5.8. Starting from a Permalloy®/Cu/Permalloy® system as disclosed in document D4, the person skilled in the art would have to carry out a series of steps to arrive at the subject-matter of claim 5 of the contested patent: choose Ni-Fe-Co, as specified in the claim, instead of Permalloy®; reduce the thickness of these layers to at most 100Å; choose an appropriate Cu-interlayer thickness (in the vicinity of the magnetoresistance peak at about 25Å); and arrange a plurality of such magnetic and non-magnetic layers, alternately laminated.
5.8.1. The board cannot agree with the appellant that this would be a matter of a simple replacement of a typical soft magnetic material by another known one. The only document which hints at including Co in the specified amount is document D7 (page 1130, right-hand column). However, this document (Abstract; page 1128, chapter II) refers to thin films which are much thicker (3000Å) and which are not separated by a Cu-layer.

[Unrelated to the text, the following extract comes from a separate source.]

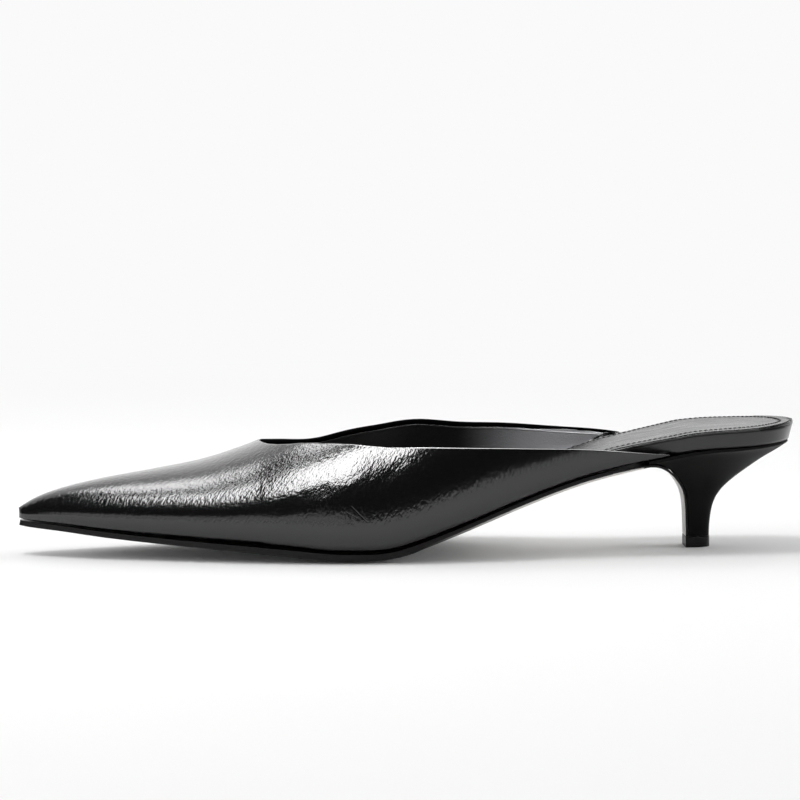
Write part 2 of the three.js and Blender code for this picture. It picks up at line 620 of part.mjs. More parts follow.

5.8.2. Document D9 (page 1297, left-hand column, lines 16 to 11. from the bottom; page 1299, left-hand column, first new paragraph), which also refers to Ni-Co as an alternative material, suggests its use in a different context ("exchange anisotropy" with Fe-Mn, see above), indicates that the effect with Ni-Co is slightly smaller than with Ni-Fe and does not disclose a plurality of Cu-layers laminated between Ni-Co-layers.
5.8.3. Other documents which only refer to Ni, Fe, Co and their ferromagnetic alloys (eg document D8, column 3, lines 1 to 5 and Table) only confirm that such alloys were known to the person skilled in the art, but do not suggest the specific alloys and layer thicknesses as specified in the claims of the contested patent.
5.9. Starting from a Permalloy®/Cr/Co system as disclosed in document D4, similar steps to those mentioned in paragraph 5.8 above would be necessary to arrive at the subject-matter of one of claims 1 to 4 of the contested patent.
Here, the thickness of the magnetic layers (100Å) is at the limit of the range specified in the claims. However, the interlayer material (Cr) is different and of smaller thickness than that of the alternatively proposed Permalloy®/Cu/Permalloy® system (see figure 5 of D4). Similar considerations as set out in paragraphs 5.8.1 and 5.8.2 above apply to the use of Ni-Co instead of Permalloy® and the choice of a plurality of magnetic layers and Cu-layers sandwiched therebetween.
5.10. The board cannot see any convincing reason why the person skilled in the art, starting from a Co/Cu superlattice as disclosed eg in D1, would arrive at the subject-matter of one of claims 1 to 5 by simply testing other known magnetic alloys.
Although there are plenty of experimental results available, no indication can be fond, for the reasons already set out above, that the particular alloy combinations arranged as specified in the contested patent would provide large magnetoresistance changes in the particular range of Cu-layer thickness. Therefore, such reasoning is based on hindsight knowledge of the contested patent.
5.11. Summarising the available information at the priority date of the contested patent, it should be noted that high activity of the specialist in this field characterizes a situation where only poor theoretical knowledge was available for explaining the gmr-effect found with certain multilayer structures. The person skilled in the art therefore had a high degree of freedom of varying parameters, such as the composition of the magnetic layers and that of the non-magnetic layers as well as their respective thicknesses. In such a situation, the finding of a particularly advantageous combination of parameters producing a new effect, ie a high magnetoresistance change in low magnetic fields which is maintained even in high magnetic fields, cannot be considered as an obvious choice of materials and parameters which would have the usually expected effect.
5.12. The subject-matter of claims 1 to 5 of the main request is therefore considered as involving an inventive step (Article 56 EPC).
6. In the result, the board is of the opinion that the patent, as amended according to the respondent's main request, and the invention to which it relates, meet the requirements of the EPC. The respondent's auxiliary requests therefore do not need to be considered.
For these reasons it is decided that:
1. The decision under appeal is set aside.
2. The case is remitted to the first instance with the order to maintain the patent in amended form with:
- description, pages 2 to 7, filed at the oral proceedings;
- claims 1 to 5, filed at the oral proceedings;
- drawings as in the patent specification.